=== Directions ===
Nothing may be dropped or altered: reproduce all the data.

=== Source data ===
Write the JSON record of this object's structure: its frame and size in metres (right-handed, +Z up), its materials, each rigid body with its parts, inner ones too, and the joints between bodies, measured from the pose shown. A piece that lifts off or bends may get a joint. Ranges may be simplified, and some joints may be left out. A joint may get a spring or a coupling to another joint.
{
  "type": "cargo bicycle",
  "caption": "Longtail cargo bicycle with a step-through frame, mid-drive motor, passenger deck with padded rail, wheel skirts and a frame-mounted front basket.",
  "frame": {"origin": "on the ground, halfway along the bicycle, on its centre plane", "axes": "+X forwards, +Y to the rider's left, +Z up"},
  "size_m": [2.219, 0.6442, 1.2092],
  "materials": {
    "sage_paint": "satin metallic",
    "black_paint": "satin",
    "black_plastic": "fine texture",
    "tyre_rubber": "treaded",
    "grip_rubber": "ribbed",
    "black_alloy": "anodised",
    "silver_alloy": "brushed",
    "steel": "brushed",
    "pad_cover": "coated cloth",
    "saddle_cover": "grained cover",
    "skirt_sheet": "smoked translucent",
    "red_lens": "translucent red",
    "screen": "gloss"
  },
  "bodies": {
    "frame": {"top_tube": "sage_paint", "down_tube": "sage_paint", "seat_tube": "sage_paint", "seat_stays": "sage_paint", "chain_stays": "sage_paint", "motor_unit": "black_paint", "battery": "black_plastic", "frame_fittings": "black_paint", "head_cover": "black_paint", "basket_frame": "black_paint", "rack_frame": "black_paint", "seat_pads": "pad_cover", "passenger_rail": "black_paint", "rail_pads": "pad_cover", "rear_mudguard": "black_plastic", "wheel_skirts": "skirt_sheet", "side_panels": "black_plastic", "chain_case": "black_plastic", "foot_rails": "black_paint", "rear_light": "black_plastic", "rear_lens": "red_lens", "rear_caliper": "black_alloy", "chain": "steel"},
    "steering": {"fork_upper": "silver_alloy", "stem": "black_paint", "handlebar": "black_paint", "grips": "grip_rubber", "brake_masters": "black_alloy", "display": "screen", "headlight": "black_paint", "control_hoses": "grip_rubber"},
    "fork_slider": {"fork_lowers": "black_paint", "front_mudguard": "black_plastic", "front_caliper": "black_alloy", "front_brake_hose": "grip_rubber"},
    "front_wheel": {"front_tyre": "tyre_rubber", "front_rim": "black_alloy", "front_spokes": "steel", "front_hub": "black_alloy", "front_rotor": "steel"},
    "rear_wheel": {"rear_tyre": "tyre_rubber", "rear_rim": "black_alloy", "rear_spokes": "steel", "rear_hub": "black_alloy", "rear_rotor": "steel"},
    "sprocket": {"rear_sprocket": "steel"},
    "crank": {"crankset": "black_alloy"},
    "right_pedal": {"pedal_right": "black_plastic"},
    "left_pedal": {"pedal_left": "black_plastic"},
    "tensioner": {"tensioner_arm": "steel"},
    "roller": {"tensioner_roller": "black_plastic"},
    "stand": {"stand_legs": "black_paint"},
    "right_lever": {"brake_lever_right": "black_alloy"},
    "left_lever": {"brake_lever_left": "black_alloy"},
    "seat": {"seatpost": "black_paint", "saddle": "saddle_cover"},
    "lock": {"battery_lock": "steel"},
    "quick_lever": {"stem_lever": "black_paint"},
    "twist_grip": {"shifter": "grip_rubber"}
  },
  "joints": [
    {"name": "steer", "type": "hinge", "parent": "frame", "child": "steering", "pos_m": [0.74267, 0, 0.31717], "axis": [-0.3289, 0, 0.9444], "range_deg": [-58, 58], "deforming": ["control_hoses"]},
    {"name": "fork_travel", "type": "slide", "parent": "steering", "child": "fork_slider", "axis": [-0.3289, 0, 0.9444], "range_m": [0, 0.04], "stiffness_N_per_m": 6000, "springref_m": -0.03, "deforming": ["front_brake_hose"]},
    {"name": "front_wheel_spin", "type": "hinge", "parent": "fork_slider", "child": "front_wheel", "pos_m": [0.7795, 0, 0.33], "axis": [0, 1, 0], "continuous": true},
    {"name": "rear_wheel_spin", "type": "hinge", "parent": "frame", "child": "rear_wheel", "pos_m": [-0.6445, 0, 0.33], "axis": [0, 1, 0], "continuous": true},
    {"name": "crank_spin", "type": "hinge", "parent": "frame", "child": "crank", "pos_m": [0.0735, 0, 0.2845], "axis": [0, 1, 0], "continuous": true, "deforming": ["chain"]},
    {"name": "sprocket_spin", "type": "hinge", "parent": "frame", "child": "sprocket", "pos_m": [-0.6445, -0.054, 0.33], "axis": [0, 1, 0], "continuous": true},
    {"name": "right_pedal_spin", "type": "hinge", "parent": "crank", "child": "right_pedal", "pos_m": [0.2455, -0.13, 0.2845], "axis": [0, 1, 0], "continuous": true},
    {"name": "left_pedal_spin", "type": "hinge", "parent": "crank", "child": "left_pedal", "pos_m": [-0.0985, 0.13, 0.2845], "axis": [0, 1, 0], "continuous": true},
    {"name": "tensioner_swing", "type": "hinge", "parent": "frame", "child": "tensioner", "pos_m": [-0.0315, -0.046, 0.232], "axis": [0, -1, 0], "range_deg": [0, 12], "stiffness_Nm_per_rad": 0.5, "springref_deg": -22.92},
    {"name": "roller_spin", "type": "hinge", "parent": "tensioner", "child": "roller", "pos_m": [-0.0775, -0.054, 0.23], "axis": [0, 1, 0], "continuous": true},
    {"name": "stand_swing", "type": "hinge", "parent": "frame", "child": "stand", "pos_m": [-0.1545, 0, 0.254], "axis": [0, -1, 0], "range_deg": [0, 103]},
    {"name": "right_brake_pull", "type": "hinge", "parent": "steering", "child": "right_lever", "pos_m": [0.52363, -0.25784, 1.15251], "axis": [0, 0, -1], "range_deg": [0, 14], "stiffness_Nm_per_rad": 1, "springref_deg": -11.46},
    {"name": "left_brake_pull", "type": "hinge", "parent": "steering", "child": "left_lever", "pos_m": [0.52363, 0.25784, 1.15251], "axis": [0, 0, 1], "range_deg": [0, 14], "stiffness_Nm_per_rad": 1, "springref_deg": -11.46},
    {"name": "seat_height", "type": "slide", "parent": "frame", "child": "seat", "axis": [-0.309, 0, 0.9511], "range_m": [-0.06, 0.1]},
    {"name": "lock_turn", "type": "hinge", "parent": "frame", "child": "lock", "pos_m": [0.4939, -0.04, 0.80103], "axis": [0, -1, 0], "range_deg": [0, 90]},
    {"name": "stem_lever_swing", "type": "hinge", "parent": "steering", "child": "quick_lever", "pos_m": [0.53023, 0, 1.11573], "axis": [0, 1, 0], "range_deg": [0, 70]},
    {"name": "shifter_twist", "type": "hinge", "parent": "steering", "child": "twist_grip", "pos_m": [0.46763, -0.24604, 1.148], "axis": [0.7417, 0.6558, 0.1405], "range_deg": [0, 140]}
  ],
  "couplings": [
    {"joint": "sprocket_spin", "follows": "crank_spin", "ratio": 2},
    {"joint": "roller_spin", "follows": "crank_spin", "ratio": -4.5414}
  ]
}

=== Answer below ===
Write the JSON record of this object's structure: its frame and size in metres (right-handed, +Z up), its materials, each rigid body with its parts, inner ones too, and the joints between bodies, measured from the pose shown. A piece that lifts off or bends may get a joint. Ranges may be simplified, and some joints may be left out. A joint may get a spring or a coupling to another joint.
{
  "type": "cargo bicycle",
  "caption": "Longtail cargo bicycle with a step-through frame, mid-drive motor, passenger deck with padded rail, wheel skirts and a frame-mounted front basket.",
  "frame": {"origin": "on the ground, halfway along the bicycle, on its centre plane", "axes": "+X forwards, +Y to the rider's left, +Z up"},
  "size_m": [2.219, 0.6442, 1.2092],
  "materials": {
    "sage_paint": "satin metallic",
    "black_paint": "satin",
    "black_plastic": "fine texture",
    "tyre_rubber": "treaded",
    "grip_rubber": "ribbed",
    "black_alloy": "anodised",
    "silver_alloy": "brushed",
    "steel": "brushed",
    "pad_cover": "coated cloth",
    "saddle_cover": "grained cover",
    "skirt_sheet": "smoked translucent",
    "red_lens": "translucent red",
    "screen": "gloss"
  },
  "bodies": {
    "frame": {"top_tube": "sage_paint", "down_tube": "sage_paint", "seat_tube": "sage_paint", "seat_stays": "sage_paint", "chain_stays": "sage_paint", "motor_unit": "black_paint", "battery": "black_plastic", "frame_fittings": "black_paint", "head_cover": "black_paint", "basket_frame": "black_paint", "rack_frame": "black_paint", "seat_pads": "pad_cover", "passenger_rail": "black_paint", "rail_pads": "pad_cover", "rear_mudguard": "black_plastic", "wheel_skirts": "skirt_sheet", "side_panels": "black_plastic", "chain_case": "black_plastic", "foot_rails": "black_paint", "rear_light": "black_plastic", "rear_lens": "red_lens", "rear_caliper": "black_alloy", "chain": "steel"},
    "steering": {"fork_upper": "silver_alloy", "stem": "black_paint", "handlebar": "black_paint", "grips": "grip_rubber", "brake_masters": "black_alloy", "display": "screen", "headlight": "black_paint", "control_hoses": "grip_rubber"},
    "fork_slider": {"fork_lowers": "black_paint", "front_mudguard": "black_plastic", "front_caliper": "black_alloy", "front_brake_hose": "grip_rubber"},
    "front_wheel": {"front_tyre": "tyre_rubber", "front_rim": "black_alloy", "front_spokes": "steel", "front_hub": "black_alloy", "front_rotor": "steel"},
    "rear_wheel": {"rear_tyre": "tyre_rubber", "rear_rim": "black_alloy", "rear_spokes": "steel", "rear_hub": "black_alloy", "rear_rotor": "steel"},
    "sprocket": {"rear_sprocket": "steel"},
    "crank": {"crankset": "black_alloy"},
    "right_pedal": {"pedal_right": "black_plastic"},
    "left_pedal": {"pedal_left": "black_plastic"},
    "tensioner": {"tensioner_arm": "steel"},
    "roller": {"tensioner_roller": "black_plastic"},
    "stand": {"stand_legs": "black_paint"},
    "right_lever": {"brake_lever_right": "black_alloy"},
    "left_lever": {"brake_lever_left": "black_alloy"},
    "seat": {"seatpost": "black_paint", "saddle": "saddle_cover"},
    "lock": {"battery_lock": "steel"},
    "quick_lever": {"stem_lever": "black_paint"},
    "twist_grip": {"shifter": "grip_rubber"}
  },
  "joints": [
    {"name": "steer", "type": "hinge", "parent": "frame", "child": "steering", "pos_m": [0.74267, 0, 0.31717], "axis": [-0.3289, 0, 0.9444], "range_deg": [-58, 58], "deforming": ["control_hoses"]},
    {"name": "fork_travel", "type": "slide", "parent": "steering", "child": "fork_slider", "axis": [-0.3289, 0, 0.9444], "range_m": [0, 0.04], "stiffness_N_per_m": 6000, "springref_m": -0.03, "deforming": ["front_brake_hose"]},
    {"name": "front_wheel_spin", "type": "hinge", "parent": "fork_slider", "child": "front_wheel", "pos_m": [0.7795, 0, 0.33], "axis": [0, 1, 0], "continuous": true},
    {"name": "rear_wheel_spin", "type": "hinge", "parent": "frame", "child": "rear_wheel", "pos_m": [-0.6445, 0, 0.33], "axis": [0, 1, 0], "continuous": true},
    {"name": "crank_spin", "type": "hinge", "parent": "frame", "child": "crank", "pos_m": [0.0735, 0, 0.2845], "axis": [0, 1, 0], "continuous": true, "deforming": ["chain"]},
    {"name": "sprocket_spin", "type": "hinge", "parent": "frame", "child": "sprocket", "pos_m": [-0.6445, -0.054, 0.33], "axis": [0, 1, 0], "continuous": true},
    {"name": "right_pedal_spin", "type": "hinge", "parent": "crank", "child": "right_pedal", "pos_m": [0.2455, -0.13, 0.2845], "axis": [0, 1, 0], "continuous": true},
    {"name": "left_pedal_spin", "type": "hinge", "parent": "crank", "child": "left_pedal", "pos_m": [-0.0985, 0.13, 0.2845], "axis": [0, 1, 0], "continuous": true},
    {"name": "tensioner_swing", "type": "hinge", "parent": "frame", "child": "tensioner", "pos_m": [-0.0315, -0.046, 0.232], "axis": [0, -1, 0], "range_deg": [0, 12], "stiffness_Nm_per_rad": 0.5, "springref_deg": -22.92},
    {"name": "roller_spin", "type": "hinge", "parent": "tensioner", "child": "roller", "pos_m": [-0.0775, -0.054, 0.23], "axis": [0, 1, 0], "continuous": true},
    {"name": "stand_swing", "type": "hinge", "parent": "frame", "child": "stand", "pos_m": [-0.1545, 0, 0.254], "axis": [0, -1, 0], "range_deg": [0, 103]},
    {"name": "right_brake_pull", "type": "hinge", "parent": "steering", "child": "right_lever", "pos_m": [0.52363, -0.25784, 1.15251], "axis": [0, 0, -1], "range_deg": [0, 14], "stiffness_Nm_per_rad": 1, "springref_deg": -11.46},
    {"name": "left_brake_pull", "type": "hinge", "parent": "steering", "child": "left_lever", "pos_m": [0.52363, 0.25784, 1.15251], "axis": [0, 0, 1], "range_deg": [0, 14], "stiffness_Nm_per_rad": 1, "springref_deg": -11.46},
    {"name": "seat_height", "type": "slide", "parent": "frame", "child": "seat", "axis": [-0.309, 0, 0.9511], "range_m": [-0.06, 0.1]},
    {"name": "lock_turn", "type": "hinge", "parent": "frame", "child": "lock", "pos_m": [0.4939, -0.04, 0.80103], "axis": [0, -1, 0], "range_deg": [0, 90]},
    {"name": "stem_lever_swing", "type": "hinge", "parent": "steering", "child": "quick_lever", "pos_m": [0.53023, 0, 1.11573], "axis": [0, 1, 0], "range_deg": [0, 70]},
    {"name": "shifter_twist", "type": "hinge", "parent": "steering", "child": "twist_grip", "pos_m": [0.46763, -0.24604, 1.148], "axis": [0.7417, 0.6558, 0.1405], "range_deg": [0, 140]}
  ],
  "couplings": [
    {"joint": "sprocket_spin", "follows": "crank_spin", "ratio": 2},
    {"joint": "roller_spin", "follows": "crank_spin", "ratio": -4.5414}
  ]
}